┌─ Data extract

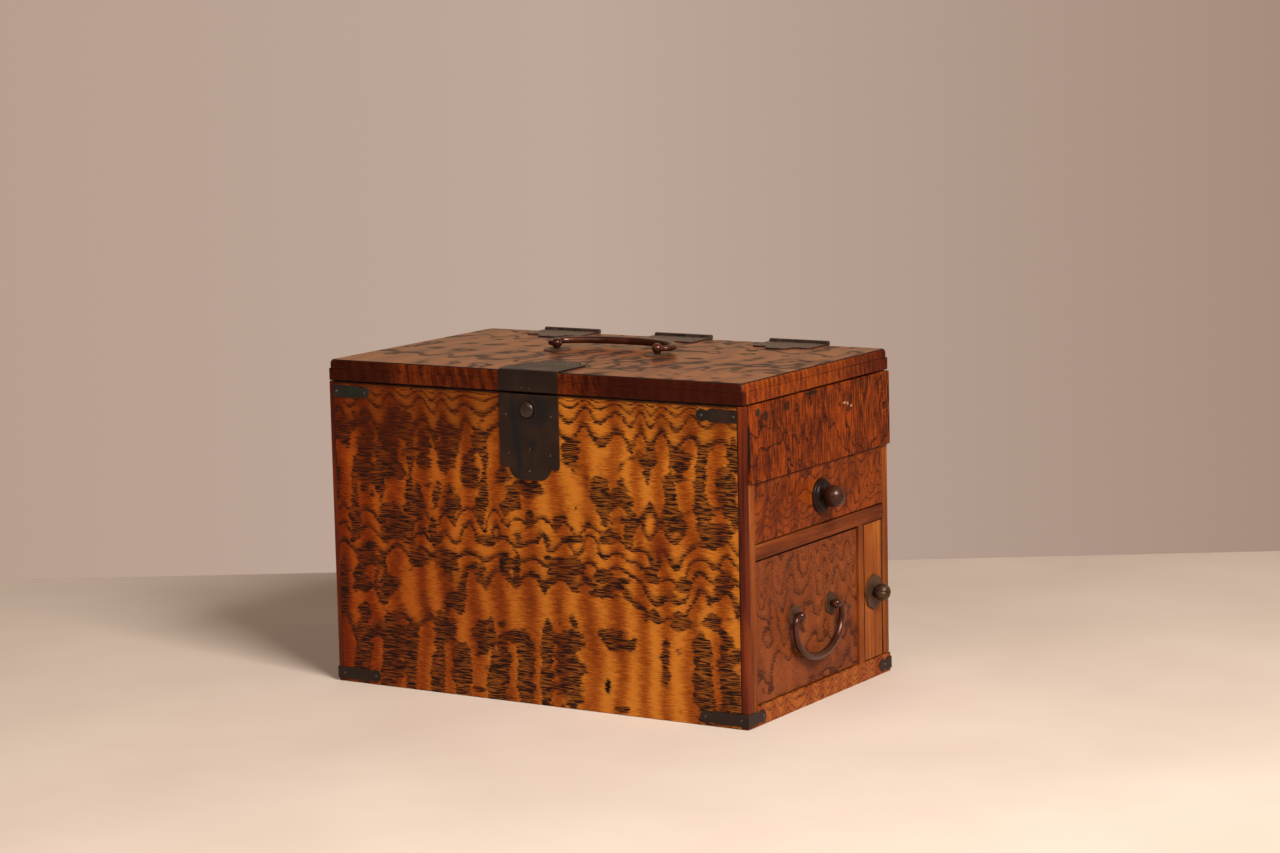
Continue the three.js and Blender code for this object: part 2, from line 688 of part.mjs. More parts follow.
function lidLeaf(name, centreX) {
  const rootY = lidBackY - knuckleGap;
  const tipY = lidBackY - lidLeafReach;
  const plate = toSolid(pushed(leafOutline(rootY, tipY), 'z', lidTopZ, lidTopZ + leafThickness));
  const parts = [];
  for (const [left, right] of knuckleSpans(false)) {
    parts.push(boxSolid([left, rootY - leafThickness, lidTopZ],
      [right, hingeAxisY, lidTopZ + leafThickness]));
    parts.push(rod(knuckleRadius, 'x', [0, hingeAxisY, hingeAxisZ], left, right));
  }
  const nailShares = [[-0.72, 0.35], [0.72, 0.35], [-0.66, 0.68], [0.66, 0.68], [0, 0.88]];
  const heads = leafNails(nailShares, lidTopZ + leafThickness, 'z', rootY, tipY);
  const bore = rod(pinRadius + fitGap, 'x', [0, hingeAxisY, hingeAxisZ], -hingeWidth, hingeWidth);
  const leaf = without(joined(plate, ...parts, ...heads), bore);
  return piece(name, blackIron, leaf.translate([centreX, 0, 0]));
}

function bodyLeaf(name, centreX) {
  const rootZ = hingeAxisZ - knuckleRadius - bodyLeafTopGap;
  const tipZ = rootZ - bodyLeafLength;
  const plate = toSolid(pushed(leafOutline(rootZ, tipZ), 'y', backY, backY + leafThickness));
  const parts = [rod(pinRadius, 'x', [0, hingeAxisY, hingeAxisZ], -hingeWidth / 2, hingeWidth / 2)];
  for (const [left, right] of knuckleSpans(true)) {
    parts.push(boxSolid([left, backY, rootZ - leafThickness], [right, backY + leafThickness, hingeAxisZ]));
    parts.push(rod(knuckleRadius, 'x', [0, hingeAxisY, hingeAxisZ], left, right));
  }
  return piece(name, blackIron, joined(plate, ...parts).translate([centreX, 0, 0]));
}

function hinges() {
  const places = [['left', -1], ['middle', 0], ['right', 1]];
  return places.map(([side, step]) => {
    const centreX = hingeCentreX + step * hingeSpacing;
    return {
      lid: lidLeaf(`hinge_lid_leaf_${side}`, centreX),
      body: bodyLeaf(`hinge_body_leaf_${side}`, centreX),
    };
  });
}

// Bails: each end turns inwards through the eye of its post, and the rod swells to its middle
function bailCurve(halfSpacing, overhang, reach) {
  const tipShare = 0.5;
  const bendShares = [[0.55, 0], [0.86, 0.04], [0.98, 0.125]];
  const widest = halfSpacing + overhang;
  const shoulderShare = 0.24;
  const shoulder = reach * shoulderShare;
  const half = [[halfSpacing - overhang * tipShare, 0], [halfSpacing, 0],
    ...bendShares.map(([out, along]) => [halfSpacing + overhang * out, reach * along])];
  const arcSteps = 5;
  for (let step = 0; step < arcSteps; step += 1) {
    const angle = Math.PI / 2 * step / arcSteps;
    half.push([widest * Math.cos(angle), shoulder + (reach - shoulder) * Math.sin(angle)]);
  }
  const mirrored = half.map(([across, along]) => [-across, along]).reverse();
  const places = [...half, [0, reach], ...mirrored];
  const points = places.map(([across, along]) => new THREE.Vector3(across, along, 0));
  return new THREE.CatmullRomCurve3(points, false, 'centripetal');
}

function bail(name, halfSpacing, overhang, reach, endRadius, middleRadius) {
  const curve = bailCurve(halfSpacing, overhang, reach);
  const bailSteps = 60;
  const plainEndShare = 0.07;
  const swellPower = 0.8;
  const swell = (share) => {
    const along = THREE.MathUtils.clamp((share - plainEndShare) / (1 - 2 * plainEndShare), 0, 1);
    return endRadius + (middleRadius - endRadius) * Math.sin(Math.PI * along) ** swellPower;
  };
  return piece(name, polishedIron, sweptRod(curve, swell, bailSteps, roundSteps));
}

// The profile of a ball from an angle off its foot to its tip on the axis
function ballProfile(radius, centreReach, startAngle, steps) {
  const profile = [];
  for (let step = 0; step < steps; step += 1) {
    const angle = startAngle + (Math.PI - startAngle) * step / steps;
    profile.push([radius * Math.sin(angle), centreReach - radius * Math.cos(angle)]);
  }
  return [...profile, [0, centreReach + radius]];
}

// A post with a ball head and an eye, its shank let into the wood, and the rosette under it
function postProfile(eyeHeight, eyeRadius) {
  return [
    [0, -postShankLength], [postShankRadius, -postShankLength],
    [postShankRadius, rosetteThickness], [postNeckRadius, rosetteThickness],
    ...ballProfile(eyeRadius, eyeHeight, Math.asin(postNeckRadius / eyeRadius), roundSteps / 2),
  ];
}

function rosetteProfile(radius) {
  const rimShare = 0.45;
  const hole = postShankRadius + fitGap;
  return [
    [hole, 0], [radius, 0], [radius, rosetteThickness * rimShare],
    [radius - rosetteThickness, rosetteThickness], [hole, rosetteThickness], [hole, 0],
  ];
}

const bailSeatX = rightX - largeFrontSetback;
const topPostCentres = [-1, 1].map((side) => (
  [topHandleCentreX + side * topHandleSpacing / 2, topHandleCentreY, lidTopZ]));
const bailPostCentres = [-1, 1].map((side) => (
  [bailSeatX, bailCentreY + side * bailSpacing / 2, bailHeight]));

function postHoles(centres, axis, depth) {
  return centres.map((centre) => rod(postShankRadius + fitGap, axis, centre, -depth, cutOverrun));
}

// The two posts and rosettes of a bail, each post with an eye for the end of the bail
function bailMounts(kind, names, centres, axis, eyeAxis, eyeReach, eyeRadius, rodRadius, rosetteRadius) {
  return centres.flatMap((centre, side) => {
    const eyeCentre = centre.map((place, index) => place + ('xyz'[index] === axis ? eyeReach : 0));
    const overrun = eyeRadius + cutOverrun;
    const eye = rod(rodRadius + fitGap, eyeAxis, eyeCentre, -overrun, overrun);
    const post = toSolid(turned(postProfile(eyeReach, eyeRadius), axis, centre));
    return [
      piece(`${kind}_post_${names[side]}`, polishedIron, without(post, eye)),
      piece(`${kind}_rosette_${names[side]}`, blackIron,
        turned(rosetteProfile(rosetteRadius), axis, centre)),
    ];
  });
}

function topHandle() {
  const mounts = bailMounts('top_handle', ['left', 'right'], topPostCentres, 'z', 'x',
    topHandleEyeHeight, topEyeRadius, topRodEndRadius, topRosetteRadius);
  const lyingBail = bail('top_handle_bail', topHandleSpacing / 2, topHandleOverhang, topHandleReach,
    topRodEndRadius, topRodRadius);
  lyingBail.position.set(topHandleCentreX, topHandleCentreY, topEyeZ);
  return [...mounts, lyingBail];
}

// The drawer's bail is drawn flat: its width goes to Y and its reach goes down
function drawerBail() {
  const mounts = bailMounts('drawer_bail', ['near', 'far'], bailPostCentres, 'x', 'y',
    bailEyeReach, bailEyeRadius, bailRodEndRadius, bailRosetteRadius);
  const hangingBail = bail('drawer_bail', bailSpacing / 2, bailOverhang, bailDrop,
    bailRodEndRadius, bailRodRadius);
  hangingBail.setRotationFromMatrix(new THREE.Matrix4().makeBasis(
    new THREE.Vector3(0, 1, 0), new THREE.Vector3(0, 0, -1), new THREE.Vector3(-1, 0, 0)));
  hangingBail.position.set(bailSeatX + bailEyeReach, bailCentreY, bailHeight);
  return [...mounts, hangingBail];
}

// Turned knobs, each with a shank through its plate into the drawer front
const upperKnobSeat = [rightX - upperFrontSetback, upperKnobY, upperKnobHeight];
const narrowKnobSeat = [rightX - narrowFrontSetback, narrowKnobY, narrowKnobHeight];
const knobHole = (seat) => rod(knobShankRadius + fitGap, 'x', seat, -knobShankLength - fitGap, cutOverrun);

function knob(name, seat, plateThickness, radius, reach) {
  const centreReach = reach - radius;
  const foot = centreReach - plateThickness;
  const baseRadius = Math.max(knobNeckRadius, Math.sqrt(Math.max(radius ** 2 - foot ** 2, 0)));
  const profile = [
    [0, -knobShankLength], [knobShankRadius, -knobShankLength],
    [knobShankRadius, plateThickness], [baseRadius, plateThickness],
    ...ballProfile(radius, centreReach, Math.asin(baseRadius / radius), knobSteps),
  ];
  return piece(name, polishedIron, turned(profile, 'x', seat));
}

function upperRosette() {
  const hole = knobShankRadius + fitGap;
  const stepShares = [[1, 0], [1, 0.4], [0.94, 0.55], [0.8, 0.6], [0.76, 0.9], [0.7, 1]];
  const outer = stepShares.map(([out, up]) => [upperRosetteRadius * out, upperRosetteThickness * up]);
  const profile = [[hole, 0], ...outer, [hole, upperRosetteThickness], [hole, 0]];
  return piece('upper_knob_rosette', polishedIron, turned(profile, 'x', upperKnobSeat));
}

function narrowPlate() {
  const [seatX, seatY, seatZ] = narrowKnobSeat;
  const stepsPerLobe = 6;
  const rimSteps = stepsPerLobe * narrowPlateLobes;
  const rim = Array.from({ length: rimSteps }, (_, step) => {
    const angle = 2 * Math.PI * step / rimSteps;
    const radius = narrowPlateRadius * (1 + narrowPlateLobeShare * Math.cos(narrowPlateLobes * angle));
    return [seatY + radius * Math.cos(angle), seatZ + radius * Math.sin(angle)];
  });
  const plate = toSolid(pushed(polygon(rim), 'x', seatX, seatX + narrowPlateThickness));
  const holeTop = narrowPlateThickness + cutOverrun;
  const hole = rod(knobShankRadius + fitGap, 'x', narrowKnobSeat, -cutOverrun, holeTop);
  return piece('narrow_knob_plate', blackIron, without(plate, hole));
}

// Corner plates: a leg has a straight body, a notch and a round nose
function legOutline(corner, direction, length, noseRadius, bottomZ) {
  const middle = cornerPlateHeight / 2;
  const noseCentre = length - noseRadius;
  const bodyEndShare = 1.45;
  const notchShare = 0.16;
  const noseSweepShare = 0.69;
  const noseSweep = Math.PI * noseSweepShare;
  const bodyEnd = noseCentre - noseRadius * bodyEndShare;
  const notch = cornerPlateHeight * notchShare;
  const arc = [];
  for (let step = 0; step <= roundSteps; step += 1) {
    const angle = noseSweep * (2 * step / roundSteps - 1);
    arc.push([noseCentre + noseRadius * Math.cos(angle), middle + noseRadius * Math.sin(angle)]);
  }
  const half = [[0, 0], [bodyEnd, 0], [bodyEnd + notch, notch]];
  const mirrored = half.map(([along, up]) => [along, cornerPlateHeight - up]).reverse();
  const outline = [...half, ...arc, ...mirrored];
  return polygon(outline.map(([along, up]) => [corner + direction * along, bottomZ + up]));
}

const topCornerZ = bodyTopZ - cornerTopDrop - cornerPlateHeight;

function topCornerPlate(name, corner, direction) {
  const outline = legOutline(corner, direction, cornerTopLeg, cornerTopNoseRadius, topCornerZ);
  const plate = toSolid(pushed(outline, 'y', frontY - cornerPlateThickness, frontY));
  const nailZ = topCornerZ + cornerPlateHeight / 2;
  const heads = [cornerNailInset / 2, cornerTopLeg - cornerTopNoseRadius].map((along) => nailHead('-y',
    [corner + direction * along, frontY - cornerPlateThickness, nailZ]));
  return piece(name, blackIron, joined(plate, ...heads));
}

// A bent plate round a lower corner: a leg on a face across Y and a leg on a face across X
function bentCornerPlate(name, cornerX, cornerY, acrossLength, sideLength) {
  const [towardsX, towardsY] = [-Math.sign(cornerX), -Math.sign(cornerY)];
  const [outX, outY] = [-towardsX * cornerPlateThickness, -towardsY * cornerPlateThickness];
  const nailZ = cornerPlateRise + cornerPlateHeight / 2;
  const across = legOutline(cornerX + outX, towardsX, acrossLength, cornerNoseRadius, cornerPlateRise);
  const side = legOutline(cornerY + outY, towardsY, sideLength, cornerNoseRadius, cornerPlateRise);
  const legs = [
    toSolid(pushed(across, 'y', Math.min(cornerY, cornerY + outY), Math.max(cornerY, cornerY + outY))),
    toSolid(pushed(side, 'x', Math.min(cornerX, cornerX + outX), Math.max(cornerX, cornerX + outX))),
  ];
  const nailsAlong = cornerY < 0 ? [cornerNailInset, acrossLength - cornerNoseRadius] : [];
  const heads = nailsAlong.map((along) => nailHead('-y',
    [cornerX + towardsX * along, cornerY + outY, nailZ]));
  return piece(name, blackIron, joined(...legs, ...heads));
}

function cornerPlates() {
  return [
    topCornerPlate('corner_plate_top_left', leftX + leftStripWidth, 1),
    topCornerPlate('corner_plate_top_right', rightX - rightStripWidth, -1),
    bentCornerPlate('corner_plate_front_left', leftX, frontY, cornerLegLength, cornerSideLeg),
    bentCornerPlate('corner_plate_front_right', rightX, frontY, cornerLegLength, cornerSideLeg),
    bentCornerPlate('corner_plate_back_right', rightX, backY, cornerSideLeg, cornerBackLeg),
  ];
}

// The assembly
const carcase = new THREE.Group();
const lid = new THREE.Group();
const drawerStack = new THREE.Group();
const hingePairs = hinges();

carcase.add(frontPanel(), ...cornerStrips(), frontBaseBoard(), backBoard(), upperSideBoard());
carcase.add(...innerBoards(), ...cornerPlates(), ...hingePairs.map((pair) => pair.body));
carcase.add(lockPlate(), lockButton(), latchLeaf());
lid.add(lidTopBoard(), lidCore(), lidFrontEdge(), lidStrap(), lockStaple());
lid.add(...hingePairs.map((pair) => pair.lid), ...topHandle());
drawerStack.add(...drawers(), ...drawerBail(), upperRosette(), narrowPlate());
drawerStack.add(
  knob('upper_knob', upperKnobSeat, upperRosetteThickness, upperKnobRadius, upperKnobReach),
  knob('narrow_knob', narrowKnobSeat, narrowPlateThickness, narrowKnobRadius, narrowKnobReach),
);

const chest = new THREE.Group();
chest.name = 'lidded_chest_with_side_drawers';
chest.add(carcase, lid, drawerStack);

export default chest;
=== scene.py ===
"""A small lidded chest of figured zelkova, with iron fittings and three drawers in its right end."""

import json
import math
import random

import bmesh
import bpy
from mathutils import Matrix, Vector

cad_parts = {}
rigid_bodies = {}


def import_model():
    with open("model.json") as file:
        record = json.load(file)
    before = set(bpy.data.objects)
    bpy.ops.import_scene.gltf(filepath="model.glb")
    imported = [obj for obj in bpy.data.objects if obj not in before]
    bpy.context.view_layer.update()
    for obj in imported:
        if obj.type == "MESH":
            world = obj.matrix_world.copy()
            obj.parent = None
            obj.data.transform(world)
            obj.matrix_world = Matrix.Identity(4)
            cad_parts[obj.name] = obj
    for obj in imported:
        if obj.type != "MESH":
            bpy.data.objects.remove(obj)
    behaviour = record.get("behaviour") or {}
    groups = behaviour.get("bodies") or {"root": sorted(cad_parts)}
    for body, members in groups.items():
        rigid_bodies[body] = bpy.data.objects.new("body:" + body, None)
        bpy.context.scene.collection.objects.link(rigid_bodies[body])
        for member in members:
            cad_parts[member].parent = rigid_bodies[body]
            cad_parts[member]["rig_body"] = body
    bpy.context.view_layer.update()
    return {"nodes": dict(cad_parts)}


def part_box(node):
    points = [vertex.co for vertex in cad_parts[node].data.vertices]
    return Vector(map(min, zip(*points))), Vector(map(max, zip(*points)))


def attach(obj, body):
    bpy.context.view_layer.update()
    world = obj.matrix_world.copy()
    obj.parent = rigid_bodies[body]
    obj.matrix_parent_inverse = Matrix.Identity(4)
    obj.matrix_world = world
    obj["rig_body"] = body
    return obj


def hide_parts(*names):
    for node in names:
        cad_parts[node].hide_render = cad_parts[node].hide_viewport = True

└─

Your objective: Only the lines running from the line with "frontBaseBoard(), backBoard(), upperSideBoard());" through the line with "for member in" should be repeated, exactly and with both ends kept.

Solution to the exercise:
carcase.add(frontPanel(), ...cornerStrips(), frontBaseBoard(), backBoard(), upperSideBoard());
carcase.add(...innerBoards(), ...cornerPlates(), ...hingePairs.map((pair) => pair.body));
carcase.add(lockPlate(), lockButton(), latchLeaf());
lid.add(lidTopBoard(), lidCore(), lidFrontEdge(), lidStrap(), lockStaple());
lid.add(...hingePairs.map((pair) => pair.lid), ...topHandle());
drawerStack.add(...drawers(), ...drawerBail(), upperRosette(), narrowPlate());
drawerStack.add(
  knob('upper_knob', upperKnobSeat, upperRosetteThickness, upperKnobRadius, upperKnobReach),
  knob('narrow_knob', narrowKnobSeat, narrowPlateThickness, narrowKnobRadius, narrowKnobReach),
);

const chest = new THREE.Group();
chest.name = 'lidded_chest_with_side_drawers';
chest.add(carcase, lid, drawerStack);

export default chest;
=== scene.py ===
"""A small lidded chest of figured zelkova, with iron fittings and three drawers in its right end."""

import json
import math
import random

import bmesh
import bpy
from mathutils import Matrix, Vector

cad_parts = {}
rigid_bodies = {}


def import_model():
    with open("model.json") as file:
        record = json.load(file)
    before = set(bpy.data.objects)
    bpy.ops.import_scene.gltf(filepath="model.glb")
    imported = [obj for obj in bpy.data.objects if obj not in before]
    bpy.context.view_layer.update()
    for obj in imported:
        if obj.type == "MESH":
            world = obj.matrix_world.copy()
            obj.parent = None
            obj.data.transform(world)
            obj.matrix_world = Matrix.Identity(4)
            cad_parts[obj.name] = obj
    for obj in imported:
        if obj.type != "MESH":
            bpy.data.objects.remove(obj)
    behaviour = record.get("behaviour") or {}
    groups = behaviour.get("bodies") or {"root": sorted(cad_parts)}
    for body, members in groups.items():
        rigid_bodies[body] = bpy.data.objects.new("body:" + body, None)
        bpy.context.scene.collection.objects.link(rigid_bodies[body])
        for member in members:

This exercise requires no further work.